TIP: Use your web server log to identify the most popular searches and focus on creating a policy for those. Less-popular searches tend to be overly specific searches such as “Adidas Superstar white with black stripes women size 7 OMG I cannot stop writing in the search box”. In these unusual instances, you can generally get away with redirecting to one of the keywords in the search (e.g., Adidas) or the home page.
The key for switching your site search to this functionality when necessary is to have it ready and tested in production and use a feature toggle to enable it. In other words, Edge Redirector will be in your configuration under a match that will never evaluate to true. With the new fast metadata activation you could, for example, do a metadata push that only changes the match to always evaluate to true and be live in less than 15 minutes.
Search is just one example; you could follow a similar simplification pattern with other parts of your site. For example, your “about” page might not influence conversion, but offers 90%+ offload and can be hosted from a static, cloud storage like Akamai NetStorage.

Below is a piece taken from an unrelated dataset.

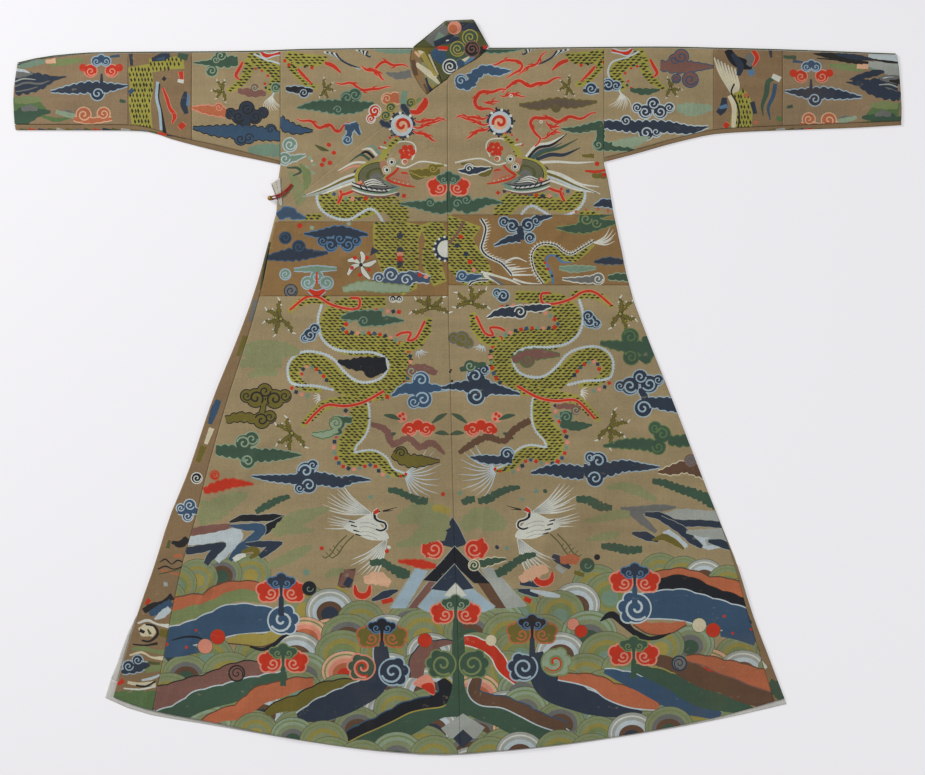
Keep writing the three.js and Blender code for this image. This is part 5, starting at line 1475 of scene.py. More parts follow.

Conclusion: three right-now optimizations for Cyber Monday
Feel free to consider the concepts above for the long run, but for now, here are three things you can do today to prepare for Cyber Monday:
- Identify the page groups that have more influence on conversion and don’t have a high cache/hit ratio. You’ll want to increase their offload to improve availability and scale ahead of the holidays.
- Review your offload reports on Akamai to identify the pages that generate the most hits and volume to your origin, and consider caching them or increase their TTLs.
- Evaluate the parts of your site that contribute the least to conversion and implement a fast and easy toggle to substitute them with a stripped down version of their functionality. It might not take a lot of developer effort, and will certainly make your business partners happy when you tell them about the record sales the site had with minimal impact to shoppers.
I hope this post gives you some ideas for a successful Cyber Monday, and I wish you a happy holiday!